Lastly, the writing of this film is a treasure. There are so many great moments, so many meanings to interpret. This film is an examination of what someone would sell to get what they want. Barry makes a reference to the story of the dog with the bone who sees his reflection in the water and thinking it is another dog with another bone, drops his in order to bark and then has nothing. This is the message we see throughout the film. From his days as a suit salesman Barry wants what everyone else has. He wants the fame, the success and the corporate sponsor. In his youth he acts a great game about being aloof with his long hair and “cowabunga” attitude. In reality it is all part of his plan to rise to the top. He will crawl, he will crush,he will maim a pathetic listener to goose his ratings. This film mirrors that time in American history perfectly, the rise of the “shock jocks” like Howard Stern and of Conservative talk radio hosts like Rush Limbaugh. This is a time when radio personalities began to say whatever needed to be said to keep the audience in their car and their hand away from the dial. Sure, the barbs were either political or sexual, but whether liberal or conservative it is always the same pretense, a show relies on 1. audience 2. sponsors., and sponsors don’t come without an audience. This script nails the business in the same way that “Wall Street” or “Broadcast News” would peel back the curtain on their perspective targets to reveal the struggle and broken eggs it took in order to be successful in the Reaganomics 1980′s. It always mirrors a time in our history when an undercurrent of “separatist militia” mind was bubbling under the surface. We would see the results of this in places like Oklahoma City in the 1990′s.

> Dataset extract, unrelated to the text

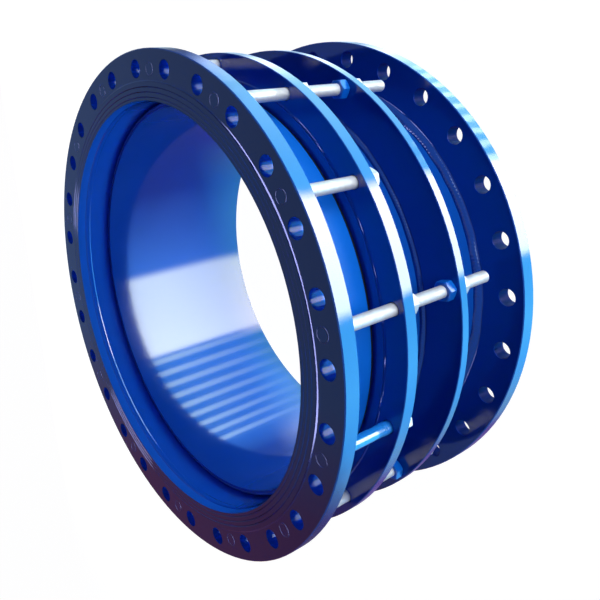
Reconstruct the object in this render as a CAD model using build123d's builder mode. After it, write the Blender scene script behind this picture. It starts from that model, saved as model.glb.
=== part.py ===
"""Dismantling joint for a 1000 mm pipe: a flanged body, a gland and a flanged spigot that telescopes.

The joint stands on the raised face of the rear flange with its axis along +Z; the front flange is on
top. Lengths are in millimetres, angles in degrees. One tie rod stands at the -Y side.
"""
import os

from build123d import *

os.makedirs("parts", exist_ok=True)

# radial clearance of pieces that fit in each other, and the free gap between the moving halves
fit_gap = 0.05
body_gap = 0.3

# spigot pipe, by which all radii go, and its height over the floor
spigot_r = 508.0
spigot_wall = 12.0
spigot_edge_break = 1.5
spigot_setback = 13.0
spigot_insertion = 78.5

# barrel of the body, its clearance over the spigot and its tapered mouth for the gasket
barrel_gap = 4.0
barrel_wall = 16.0
barrel_length = 144.5
barrel_seat_depth = 9.0
mouth_depth = 12.5
mouth_widening = 10.0

# both end flanges: raised face, bolt circle and rim, each measured outwards from the one before
raised_face_width = 43.0
raised_face_height = 3.0
bolt_circle_margin = 30.0
flange_rim = 42.5
flange_thickness = 37.0
flange_edge_break = 2.0
bolt_count = 28
bolt_hole_r = 21.0

# concentric sealing grooves in both raised faces, from the outermost inwards
groove_margin = 12.0
groove_spacing = 11.5
groove_count = 3
groove_width = 2.4
groove_depth = 1.2

# wedge gasket between mouth, spigot and gland
gasket_entry = 11.5
gasket_height = 13.0
gasket_squeeze_gap = 8.0

# tie rods, gland studs and their nuts; the rod circle lies a little inside the bolt circle
rod_r = 13.5
rod_circle_inset = 3.0
rod_hole_gap = 1.5
rod_end_break = 2.0
long_rod_count = 7
long_rod_overhang = 102.0
stud_overhang = 6.5
first_rod_angle = -90.0
nut_across_flats = 41.0
nut_height = 22.0
nut_face_r = 19.5
nut_corner_drop = 2.4

# gland ring with its low nose
gland_rim = 29.0
gland_thickness = 31.0
gland_nose_margin = 25.0
gland_nose_height = 4.0
gland_bore_gap = 0.5

# limit ring on the spigot, its distance from the rear flange and the gland's distance from it
limit_rim = 29.0
limit_thickness = 22.0
limit_distance = 176.0
gland_distance = 139.5
ring_edge_break = 1.5

# weld beads: fillet legs and how far their faces swell, and the low flat bead inside the bore
body_weld_leg = 12.0
body_weld_swell = 1.2
bore_weld_width = 16.5
bore_weld_crest = 11.0
bore_weld_height = 1.2
bore_weld_offset = 8.5
limit_weld_leg = 9.0
limit_weld_swell = 1.0
rear_weld_leg = 15.0
rear_weld_swell = 1.5
inner_weld_leg = 8.0

# radii and angles that follow from the sizes above
spigot_bore_r = spigot_r - spigot_wall
barrel_bore_r = spigot_r + barrel_gap
barrel_r = barrel_bore_r + barrel_wall
raised_face_r = barrel_bore_r + raised_face_width
groove_outer_r = raised_face_r - groove_margin
bolt_circle_r = raised_face_r + bolt_circle_margin
flange_r = bolt_circle_r + flange_rim
rod_circle_r = bolt_circle_r - rod_circle_inset
rod_hole_r = rod_r + rod_hole_gap
gland_r = rod_circle_r + gland_rim
gland_nose_r = barrel_r + gland_nose_margin
limit_r = rod_circle_r + limit_rim
gasket_r = spigot_r + body_gap
gasket_outer_r = barrel_bore_r + gasket_height
rod_count = 2 * long_rod_count
first_stud_angle = first_rod_angle + 360 / rod_count
first_bolt_angle = first_rod_angle + 180 / bolt_count

# heights that follow from the sizes above, from the floor upwards
rear_flange_top = raised_face_height + flange_thickness
limit_z = rear_flange_top + limit_distance
limit_top = limit_z + limit_thickness
long_rod_end_z = limit_z - long_rod_overhang
gland_z = limit_top + gland_distance
stud_end_z = gland_z - nut_height - stud_overhang
gland_top = gland_z + gland_thickness
gland_face = gland_top + gland_nose_height
barrel_z = gland_face + gasket_squeeze_gap
spigot_top = barrel_z + spigot_insertion
barrel_top = barrel_z + barrel_length
front_flange_z = barrel_top - barrel_seat_depth
front_flange_top = front_flange_z + flange_thickness
total_length = front_flange_top + raised_face_height


def save(piece, name):
    """Label the piece and write its STEP file."""
    piece.part.label = name
    export_step(piece.part, f"parts/{name}.step")


def fillet_bead(root_r, plate_z, leg, swell):
    """Swollen fillet bead outside a pipe; a positive leg lies above the plate, a negative one below it."""
    size = abs(leg)
    reach = size / 2 + swell / 2 ** 0.5
    plate_toe = (root_r + size, plate_z)
    pipe_toe = (root_r, plate_z + leg)
    with BuildPart() as bead:
        with BuildSketch(Plane.XZ):
            with BuildLine():
                Polyline(pipe_toe, (root_r, plate_z), plate_toe)
                ThreePointArc(plate_toe, (root_r + reach, plate_z + reach * leg / size), pipe_toe)
            make_face()
        revolve(axis=Axis.Z)
    return bead


def flat_bead(*corners):
    """Bead round Z that was ground flat, from the corners of its section."""
    with BuildPart() as bead:
        with BuildSketch(Plane.XZ):
            with BuildLine():
                Polyline(*corners, close=True)
            make_face()
        revolve(axis=Axis.Z)
    return bead


def rod(angle, end_z):
    """Round bar from the front flange's bolt face, where it ends flush, down to its chamfered end."""
    with BuildPart() as bar:
        with BuildSketch(Plane.XY.offset(end_z)):
            with PolarLocations(rod_circle_r, 1, start_angle=angle):
                Circle(rod_r)
        extrude(amount=front_flange_top - end_z)
        chamfer(bar.edges().filter_by(GeomType.CIRCLE).sort_by(Axis.Z)[0], rod_end_break)
    return bar


def nut(angle, base_z):
    """Hexagon nut round a rod, a corner towards the joint's axis and its corners turned off at both ends."""
    corner_r = nut_across_flats / 3 ** 0.5
    with BuildPart() as hexagon:
        with BuildSketch(Plane.XZ):
            with BuildLine():
                Polyline(
                    (0, 0),
                    (nut_face_r, 0),
                    (corner_r, nut_corner_drop),
                    (corner_r, nut_height - nut_corner_drop),
                    (nut_face_r, nut_height),
                    (0, nut_height),
                    close=True,
                )
            make_face()
        revolve(axis=Axis.Z)
        with BuildSketch(Plane.XY):
            RegularPolygon(nut_across_flats / 2, 6, major_radius=False)
        extrude(amount=nut_height, mode=Mode.INTERSECT)
        Hole(rod_r + fit_gap)
    with BuildPart() as placed:
        with PolarLocations(rod_circle_r, 1, start_angle=angle):
            with Locations((0, 0, base_z)):
                add(hexagon.part)
    return placed


# spigot pipe: plain steel pipe, its edges broken so that it enters the gasket
with BuildPart() as spigot_pipe:
    with BuildSketch(Plane.XY.offset(spigot_setback)):
        Circle(spigot_r)
        Circle(spigot_bore_r, mode=Mode.SUBTRACT)
    extrude(amount=spigot_top - spigot_setback)
    chamfer(spigot_pipe.faces().sort_by(Axis.Z)[-1].outer_wire().edges(), spigot_edge_break)
save(spigot_pipe, "spigot_pipe")

# rear flange: plate and raised face below it, slipped over the pipe
with BuildPart() as rear_flange:
    with BuildSketch(Plane.XY.offset(raised_face_height)):
        Circle(flange_r)
    extrude(amount=flange_thickness)
    chamfer(rear_flange.edges().filter_by(GeomType.CIRCLE), flange_edge_break)
    with BuildSketch(Plane.XY):
        Circle(raised_face_r)
    extrude(amount=raised_face_height)
    with BuildSketch(Plane.XZ):
        for step in range(groove_count):
            with Locations((groove_outer_r - step * groove_spacing, 0)):
                Polygon((-groove_width / 2, 0), (groove_width / 2, 0), (0, groove_depth), align=None)
    revolve(axis=Axis.Z, mode=Mode.SUBTRACT)
    Hole(spigot_r + fit_gap)
    with PolarLocations(bolt_circle_r, bolt_count, start_angle=first_bolt_angle):
        Hole(bolt_hole_r)
save(rear_flange, "rear_flange")

# limit ring: plate round the spigot with a hole for every tie rod
with BuildPart() as limit_ring:
    with BuildSketch(Plane.XY.offset(limit_z)):
        Circle(limit_r)
        Circle(spigot_r + fit_gap, mode=Mode.SUBTRACT)
        with PolarLocations(rod_circle_r, long_rod_count, start_angle=first_rod_angle):
            Circle(rod_hole_r, mode=Mode.SUBTRACT)
    extrude(amount=limit_thickness)
    chamfer(limit_ring.edges().filter_by(GeomType.CIRCLE).group_by(SortBy.RADIUS)[-1], ring_edge_break)
save(limit_ring, "limit_ring")

# fillet beads of limit ring and rear flange, and the bead that closes the pipe end inside the flange
limit_weld_front = fillet_bead(spigot_r + fit_gap, limit_top, limit_weld_leg, limit_weld_swell)
save(limit_weld_front, "limit_weld_front")
limit_weld_rear = fillet_bead(spigot_r + fit_gap, limit_z, -limit_weld_leg, limit_weld_swell)
save(limit_weld_rear, "limit_weld_rear")
rear_weld_front = fillet_bead(spigot_r + fit_gap, rear_flange_top, rear_weld_leg, rear_weld_swell)
save(rear_weld_front, "rear_weld_front")
inner_weld_r = spigot_r - body_gap
rear_weld_inner = flat_bead(
    (inner_weld_r, spigot_setback),
    (inner_weld_r, spigot_setback - inner_weld_leg),
    (inner_weld_r - inner_weld_leg, spigot_setback),
)
save(rear_weld_inner, "rear_weld_inner")

# front flange: plate, raised face on top, counterbore for the barrel below, bolt holes and rod holes
with BuildPart() as front_flange:
    with BuildSketch(Plane.XY.offset(front_flange_z)):
        Circle(flange_r)
    extrude(amount=flange_thickness)
    chamfer(front_flange.edges().filter_by(GeomType.CIRCLE), flange_edge_break)
    with BuildSketch(Plane.XY.offset(front_flange_top)):
        Circle(raised_face_r)
    extrude(amount=raised_face_height)
    with BuildSketch(Plane.XZ):
        for step in range(groove_count):
            with Locations((groove_outer_r - step * groove_spacing, total_length)):
                Polygon((-groove_width / 2, 0), (groove_width / 2, 0), (0, -groove_depth), align=None)
    revolve(axis=Axis.Z, mode=Mode.SUBTRACT)
    Hole(barrel_bore_r)
    with BuildSketch(Plane.XY.offset(front_flange_z)):
        Circle(barrel_r + fit_gap)
    extrude(amount=barrel_seat_depth, mode=Mode.SUBTRACT)
    with PolarLocations(bolt_circle_r, bolt_count, start_angle=first_bolt_angle):
        Hole(bolt_hole_r)
    with PolarLocations(rod_circle_r, rod_count, start_angle=first_rod_angle):
        Hole(rod_r + fit_gap)
save(front_flange, "front_flange")

# barrel: sleeve from the flange to the gasket, its bore flared at the mouth
with BuildPart() as barrel:
    with BuildSketch(Plane.XZ):
        with BuildLine():
            Polyline(
                (barrel_bore_r + mouth_widening, barrel_z),
                (barrel_r, barrel_z),
                (barrel_r, barrel_top),
                (barrel_bore_r, barrel_top),
                (barrel_bore_r, barrel_z + mouth_depth),
                close=True,
            )
        make_face()
    revolve(axis=Axis.Z)
save(barrel, "barrel")

# fillet bead behind the front flange and the low bead over the joint inside the bore
barrel_weld_outer = fillet_bead(barrel_r + fit_gap, front_flange_z, -body_weld_leg, body_weld_swell)
save(barrel_weld_outer, "barrel_weld_outer")
bore_weld_r = barrel_bore_r - fit_gap
bore_weld_top = barrel_top + bore_weld_offset
bore_weld_slope = (bore_weld_width - bore_weld_crest) / 2
barrel_weld_inner = flat_bead(
    (bore_weld_r, bore_weld_top),
    (bore_weld_r - bore_weld_height, bore_weld_top - bore_weld_slope),
    (bore_weld_r - bore_weld_height, bore_weld_top - bore_weld_width + bore_weld_slope),
    (bore_weld_r, bore_weld_top - bore_weld_width),
)
save(barrel_weld_inner, "barrel_weld_inner")

# wedge gasket: its thin end in the mouth, its back on the gland's nose
mouth_slope = mouth_widening / mouth_depth
gasket_thin_r = barrel_bore_r + mouth_slope * (mouth_depth - gasket_entry) - fit_gap
gasket_shoulder_z = barrel_z + gasket_entry - (gasket_outer_r - gasket_thin_r) / mouth_slope
with BuildPart() as gasket:
    with BuildSketch(Plane.XZ):
        with BuildLine():
            Polyline(
                (gasket_r, gland_face),
                (gasket_outer_r, gland_face),
                (gasket_outer_r, gasket_shoulder_z),
                (gasket_thin_r, barrel_z + gasket_entry),
                (gasket_r, barrel_z + gasket_entry),
                close=True,
            )
        make_face()
    revolve(axis=Axis.Z)
save(gasket, "gasket")

# gland ring: plate with a low nose that pushes the gasket, and a hole for every rod
with BuildPart() as gland_ring:
    with BuildSketch(Plane.XY.offset(gland_z)):
        Circle(gland_r)
    extrude(amount=gland_thickness)
    chamfer(gland_ring.edges().filter_by(GeomType.CIRCLE), ring_edge_break)
    with BuildSketch(Plane.XY.offset(gland_top)):
        Circle(gland_nose_r)
    extrude(amount=gland_nose_height)
    Hole(spigot_r + gland_bore_gap)
    with PolarLocations(rod_circle_r, rod_count, start_angle=first_rod_angle):
        Hole(rod_hole_r)
save(gland_ring, "gland_ring")

# seven long tie rods and seven short studs, by turns round the circle
for index in range(long_rod_count):
    turn = index * 360 / long_rod_count
    save(rod(first_rod_angle + turn, long_rod_end_z), f"tie_rod_{index + 1}")
    save(rod(first_stud_angle + turn, stud_end_z), f"gland_stud_{index + 1}")
    save(nut(first_rod_angle + turn, limit_top), f"lock_nut_front_{index + 1}")
    save(nut(first_rod_angle + turn, limit_z - nut_height), f"lock_nut_rear_{index + 1}")

# one gland nut on every rod behind the gland ring
for index in range(rod_count):
    save(nut(first_rod_angle + index * 360 / rod_count, gland_z - nut_height), f"gland_nut_{index + 1:02d}")
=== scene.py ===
"""Dismantling joint in a pale studio: finishes, threaded rods, weld beads and a camera over the frame.

Every new piece is a surface worked out with numpy on a grid of two parameters, in metres, in the frame
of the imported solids: +Z along the pipe axis, the rear flange on the floor.
"""

import logging
import math
from dataclasses import dataclass
from enum import Enum

import bpy
import numpy as np
from mathutils import Matrix, Vector

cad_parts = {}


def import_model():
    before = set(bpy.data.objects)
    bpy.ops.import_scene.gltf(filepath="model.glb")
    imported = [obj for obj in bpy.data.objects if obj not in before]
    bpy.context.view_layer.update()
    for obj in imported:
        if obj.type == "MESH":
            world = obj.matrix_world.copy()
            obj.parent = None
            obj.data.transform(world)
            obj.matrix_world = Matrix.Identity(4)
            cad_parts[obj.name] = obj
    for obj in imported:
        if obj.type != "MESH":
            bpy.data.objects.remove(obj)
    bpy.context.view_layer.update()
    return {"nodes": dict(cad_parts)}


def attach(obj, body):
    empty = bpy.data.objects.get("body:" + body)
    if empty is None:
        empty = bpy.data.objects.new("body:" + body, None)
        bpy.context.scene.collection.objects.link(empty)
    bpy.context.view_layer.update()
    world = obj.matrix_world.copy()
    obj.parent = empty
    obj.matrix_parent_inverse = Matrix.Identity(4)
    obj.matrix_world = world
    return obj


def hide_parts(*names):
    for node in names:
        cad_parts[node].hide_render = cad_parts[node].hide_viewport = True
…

In the end Barry realizes that for all of his shouting and all of his “down with the man” , he is the dog and if he wants to get his dream of a national show he cannot have all of the “bones”. He has to sell a piece of himself. When he brings in the “kid” into his studio he sees where he came from and what talkers like himself have done to the discourse of America. He sees himself in the burned out kid and the game he played to get where he is. You never feel like “the kid” is as high as he wants you to believe he is. I always felt like he was gaming Barry just like Barry did to his mentor. “Et Tu Joe”. This all leads to that beautifully crafted on air melt down when Barry wins by losing, Dan smells money, Stu looks on as a failed conscience who couldn’t stop the Faustian bargain (or Pinocchio from going with Stromboli), Pankow’s Dietz smiles with venom as he holds Barry’s contract,and Greene’s Ellen flees, destroyed by her moment of self sacrifice. Wonderful, wonderful, wonderful!
Historically this film is based on the events that surrounded the murder of a Denver Radio Host, Alan Berg, by Neo Nazis, but I think it really stands out as a testament to the late 1980′s and the rising values of celebrity,isolation in a overly connected modernity, greed, and narcissism. What would you do to get what you have always wanted? RENT THIS!!!